Dernek Başkanı Tanju Müezzinoğlu yaptığı yazılı açıklamada, Birleşmiş Milletler Genel Sekreteri tarafından 30 Haziran 2017’de sunulan çerçevenin, Türkiye’nin adadaki etkin ve fiili garantisinin sona erdirilmesini, Kıbrıs’taki Türk askerinin 650 ile sınırlandırılmasını, yerine uluslararası bir güç konuşlandırılmasını öngördüğünü ileri sürdü.

Müezzinoğlu, Guterres çerçevesinde ortaya konan maddeler ve süreç içerisinde yapılan açıklamaların Kıbrıs Türkü’nün Kıbrıs üzerindeki yegâne dayanağı olan Anavatan Türkiye ve Türk ordusunun adadan uzaklaştırılmasını öngördüğünü kaydetti.

Müezzinoğlu, “Kıbrıs’ta 1960 yılında kurulan ortaklık cumhuriyeti ve sonrasında yaşananlar ortadayken, Kıbrıs Türkü’nü azınlık durumuna düşürecek, Anavatan Türkiye Cumhuriyeti’nin etkin ve fiili garantisini ortadan kaldıracak, insanımızı can derdine düşürecek herhangi bir anlaşma Kıbrıs Türk halkının sonu olacaktır” ifadelerini kullandı.

Her zaman barış ve kardeşlikten yana yol çizmiş olan Kıbrıs Türkü’nün, geçmişte yaşadığı acıları yaşamamak, bugünkü huzur ortamını aratmayacak bir antlaşmadan yana olduğunu vurgulayan Müezzinoğlu, bunun da ancak Türkiye Cumhuriyeti’nin etkin ve fiili garantisi ve Türk ordusunun koruyucu şemsiyesi altında mümkün olacağını ifade etti.

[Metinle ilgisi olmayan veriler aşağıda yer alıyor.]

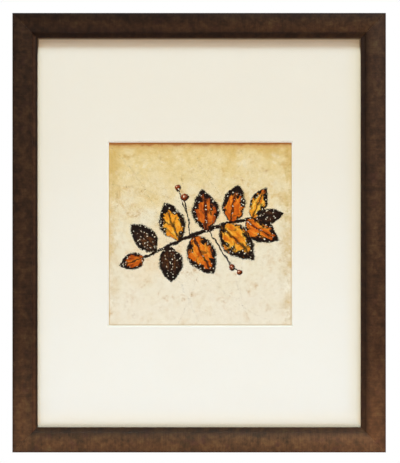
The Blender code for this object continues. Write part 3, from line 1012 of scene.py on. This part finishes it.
def make_dust_cover():
    """A nearly tight sheet of kraft paper, glued to the rails and rippled between them."""
    low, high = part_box("dust_cover")
    wide, tall, thick = high[0] - low[0], high[2] - low[2], high[1] - low[1]
    middle = ((low[0] + high[0]) / 2, (low[1] + high[1]) / 2, (low[2] + high[2]) / 2)
    bpy.ops.object.select_all(action="DESELECT")
    bpy.ops.mesh.primitive_grid_add(
        x_subdivisions=COVER_CELLS[0],
        y_subdivisions=COVER_CELLS[1],
        size=1.0,
        rotation=(-math.pi / 2, 0.0, 0.0),
        location=middle,
    )
    bpy.context.object.scale = (wide, tall, 1.0)
    cover = start_piece("kraft_dust_cover")
    free_x = wide / 2 - BACK_WIDTH - GLUE_LINE
    free_z = tall / 2 - BACK_WIDTH - GLUE_LINE
    bpy.ops.object.mode_set(mode="EDIT")
    count = pick(
        cover, "VERT", lambda p: abs(p.x - middle[0]) < free_x and abs(p.z - middle[2]) < free_z
    )
    bpy.ops.transform.translate(value=(0.0, -COVER_DIP, 0.0))
    bpy.ops.mesh.vertices_smooth(factor=0.5, repeat=8)
    bpy.ops.object.mode_set(mode="OBJECT")
    inner = cover.vertex_groups.new(name="between_the_rails")
    inner.add([v.index for v in cover.data.vertices if v.select], 1.0, "REPLACE")
    soft = bpy.data.textures.new("paper_ripples", "CLOUDS")
    soft.noise_scale = RIPPLE_SIZE
    soft.noise_depth = 1
    bake_modifier(
        cover, "DISPLACE", texture=soft, strength=RIPPLE, mid_level=0.55, direction="Y",
        vertex_group="between_the_rails",
    )
    bpy.ops.object.mode_set(mode="EDIT")
    bpy.ops.mesh.select_all(action="SELECT")
    bpy.ops.mesh.vertices_smooth(factor=0.5, repeat=3, xaxis=False, zaxis=False)
    bpy.ops.object.mode_set(mode="OBJECT")
    bake_modifier(cover, "SOLIDIFY", thickness=thick, offset=0.0)
    only(cover)
    bpy.ops.object.shade_smooth_by_angle(angle=SMOOTH_ANGLE)
    cover.data.materials.append(make_kraft())
    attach(cover, "root")
    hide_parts("dust_cover")
    print("the dust cover has", count, "free points of", len(cover.data.vertices))


make_dust_cover()

# %% [markdown]
# ## The hanger and its nails
#
# The sawtooth hanger is stamped from brass-plated sheet. Its solid has the right shape with sharp
# edges, and a stamped edge is slightly round. So a copy of the solid is merged, its flat faces are
# joined again, and a small bevel runs along every edge. The nails keep their solids and share its
# finish, which is a little darker and rougher where air got at it.

# %% Brass and the hanger
STAMPED_EDGE = 0.00010


def make_brass():
    """Brass plating with fine rolling lines and duller patches."""
    finish = Finish("Brass-plated steel", Metallic=1.0)
    lines = finish.noise(finish.point(finish.x * 300.0, finish.y * 2600.0, finish.z * 5200.0), 1.0, 2.0)
    dull = finish.noise(finish.place, 260.0, 4.0, 0.6)
    brassy = finish.blend(finish.step(dull, 0.40, 0.70), (0.78, 0.58, 0.28), (0.52, 0.36, 0.16))
    finish.drive("Base Color", brassy)
    finish.drive("Roughness", 0.22 + dull * 0.22 + lines * 0.10)
    finish.relief(lines, 0.00002)
    return finish.material


def make_hanger(brass):
    """A copy of the hanger's solid with its edges rounded."""
    only(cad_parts["sawtooth_hanger"])
    bpy.ops.object.duplicate()
    hanger = bpy.context.object
    hanger.name = "stamped_hanger"
    hanger.data.name = hanger.name
    bpy.ops.object.mode_set(mode="EDIT")
    bpy.ops.mesh.select_all(action="SELECT")
    bpy.ops.mesh.remove_doubles(threshold=0.000002)
    bpy.ops.mesh.dissolve_limited(angle_limit=math.radians(2.0))
    bpy.ops.object.mode_set(mode="OBJECT")
    bake_modifier(
        hanger,
        "BEVEL",
        width=STAMPED_EDGE,
        segments=2,
        limit_method="ANGLE",
        angle_limit=math.radians(30.0),
    )
    bpy.ops.object.shade_smooth_by_angle(angle=SMOOTH_ANGLE)
    hanger.data.materials.clear()
    hanger.data.materials.append(brass)
    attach(hanger, "root")
    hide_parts("sawtooth_hanger")
    print("the hanger has", len(hanger.data.polygons), "faces")


brass = make_brass()
make_hanger(brass)
dress(["hanger_nail_left", "hanger_nail_right"], brass)

# %% [markdown]
# ## Wall bumpers
#
# Two soft buttons keep the lower corners off the wall. They are brown rubber with a fine moulded
# skin and a little dust.


# %% Bumpers
def make_bumper_rubber():
    """Dark brown rubber with a fine skin."""
    finish = Finish("Bumper rubber", Specular_IOR_Level=0.4)
    skin = finish.noise(finish.place, 2600.0, 3.0)
    dust = finish.noise(finish.place, 420.0, 4.0)
    dusty = finish.blend(finish.step(dust, 0.45, 0.75), (0.045, 0.032, 0.026), (0.10, 0.083, 0.07))
    finish.drive("Base Color", dusty)
    finish.drive("Roughness", 0.58 + skin * 0.25)
    finish.relief(skin, 0.00005)
    return finish.material


dress(["wall_bumper_left", "wall_bumper_right"], make_bumper_rubber())

# %% [markdown]
# ## Camera
#
# The photograph was taken square on from a distance, so its perspective is weak: a long lens two
# metres away. A camera sees a known height at a known distance, and that gives the lens. The
# picture's middle isn't quite the frame's middle, so the camera stands 1 mm to the right of it and
# 1.3 mm higher, and needs no shift.

# %% Camera
CAMERA_DISTANCE = 2.0
CAMERA_RIGHT = 0.00097
CAMERA_UP = 0.00133
VIEW_HEIGHT = 0.5114
SENSOR = 36.0

camera_data = bpy.data.cameras.new("camera")
camera = bpy.data.objects.new("camera", camera_data)
bpy.context.scene.collection.objects.link(camera)
camera_data.sensor_width = SENSOR
camera_data.lens = SENSOR * CAMERA_DISTANCE / VIEW_HEIGHT
camera.location = (FRAME_X + CAMERA_RIGHT, FRAME_FRONT - CAMERA_DISTANCE, FRAME_Z + CAMERA_UP)
camera.rotation_euler = (math.pi / 2, 0.0, 0.0)
bpy.context.scene.camera = camera
print(f"lens {camera_data.lens:.1f} mm at {CAMERA_DISTANCE} m")

# %% [markdown]
# ## Light and floor
#
# The photograph has a pure white surround and one soft light high in front, which throws the top
# rail's shadow onto the mat, 10 mm long. The lit mat is neutral and the shadow is warm, so the light
# is split by colour. The key lamp, far off and high, is cool and gives the shadow its edge. A broad
# lamp above softens the shadow's foot. A small warm lamp low in front reaches under the top rail and
# fills what the key leaves dark, and the light from all round is warm too.
#
# The world is white to the camera alone. For every other ray it is that warm fill. It is dim in the
# narrow cone behind the camera, or the glass would mirror it as a haze. The last lamp is for the back
# of the frame, which other views show.

# %% World
FILL = (0.254, 0.183, 0.115)
DIM_SHARE = 0.90
DIM_CONE = (-0.975, -0.94)

world = bpy.data.worlds.new("studio")
bpy.context.scene.world = world
world.use_nodes = True


def build_world(nodes, links):
    """White for the camera, and for all other rays a warm fill that is dim behind the camera."""
    way = nodes.new("ShaderNodeTexCoord")
    split = nodes.new("ShaderNodeSeparateXYZ")
    dim = nodes.new("ShaderNodeMapRange")
    dim.interpolation_type = "SMOOTHSTEP"
    dim.inputs["From Min"].default_value = DIM_CONE[0]
    dim.inputs["From Max"].default_value = DIM_CONE[1]
    dim.inputs["To Min"].default_value = 1 - DIM_SHARE
    dim.inputs["To Max"].default_value = 1.0
    surround = nodes["Background"]
    fill = nodes.new("ShaderNodeBackground")
    mixer = nodes.new("ShaderNodeMixShader")
    rays = nodes.new("ShaderNodeLightPath")
    surround.inputs["Color"].default_value = (1.0, 1.0, 1.0, 1.0)
    fill.inputs["Color"].default_value = (*FILL, 1.0)
    links.new(way.outputs["Generated"], split.inputs[0])
    links.new(split.outputs["Y"], dim.inputs["Value"])
    links.new(dim.outputs[0], fill.inputs["Strength"])
    links.new(rays.outputs["Is Camera Ray"], mixer.inputs[0])
    links.new(fill.outputs[0], mixer.inputs[1])
    links.new(surround.outputs[0], mixer.inputs[2])
    links.new(mixer.outputs[0], nodes["World Output"].inputs[0])


build_world(world.node_tree.nodes, world.node_tree.links)
bpy.context.scene.view_settings.view_transform = "Standard"


# %% Lamps
def add_lamp(name, distance, turn, elevation, size, power, colour):
    """A round area lamp aimed at the middle of the frame's front, placed by its angles from there."""
    data = bpy.data.lights.new(name, "AREA")
    data.shape = "DISK"
    data.size = size
    data.energy = power
    data.color = colour
    lamp = bpy.data.objects.new(name, data)
    bpy.context.scene.collection.objects.link(lamp)
    aside, above = math.radians(turn), math.radians(elevation)
    flat = math.cos(above)
    way = Vector((math.sin(aside) * flat, -math.cos(aside) * flat, math.sin(above)))
    lamp.location = Vector((FRAME_X, FRAME_FRONT, FRAME_Z)) + way * distance
    lamp.rotation_euler = way.to_track_quat("Z", "Y").to_euler()
    lamp.visible_camera = False
    print(f"{name} lamp at {distance} m, {elevation:.0f} degrees up")


add_lamp("key", 8.0, 0.0, 58.0, 2.1, 565.0, (0.603, 0.829, 1.0))
add_lamp("overhead", 4.4, 0.0, 50.0, 4.0, 77.0, (0.957, 1.0, 0.90))
add_lamp("low_fill", 2.5, 0.0, -20.0, 0.6, 12.4, (1.0, 0.48, 0.15))
add_lamp("back_light", 2.4, 150.0, 30.0, 1.2, 60.0, (1.0, 0.98, 0.95))

# %% Floor
FLOOR_Z = -1.5
FLOOR_SIZE = 8.0

bpy.ops.object.select_all(action="DESELECT")
bpy.ops.mesh.primitive_plane_add(size=FLOOR_SIZE, location=(0.0, 0.0, FLOOR_Z))
floor = bpy.context.object
floor.name = "floor"
floor_paint = Finish("Pale floor", Roughness=0.9)
mottle = floor_paint.noise(floor_paint.place, 3.0, 3.0)
floor_paint.drive("Base Color", floor_paint.blend(mottle, (0.80, 0.80, 0.79), (0.84, 0.84, 0.83)))
floor.data.materials.append(floor_paint.material)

Müezzinoğlu, “Cumhurbaşkanımız Mustafa Akıncı’ya; Kıbrıs Türk halkının kaderini ve geleceğini şekillendirecek bir konuda müzakere başlatacak ise, Gazi Mustafa Kemal Atatürk’ün ‘Geçmişinden ders almayan bir millet yok olmaya mahkûmdur’ sözünü hatırlatırız” dedi.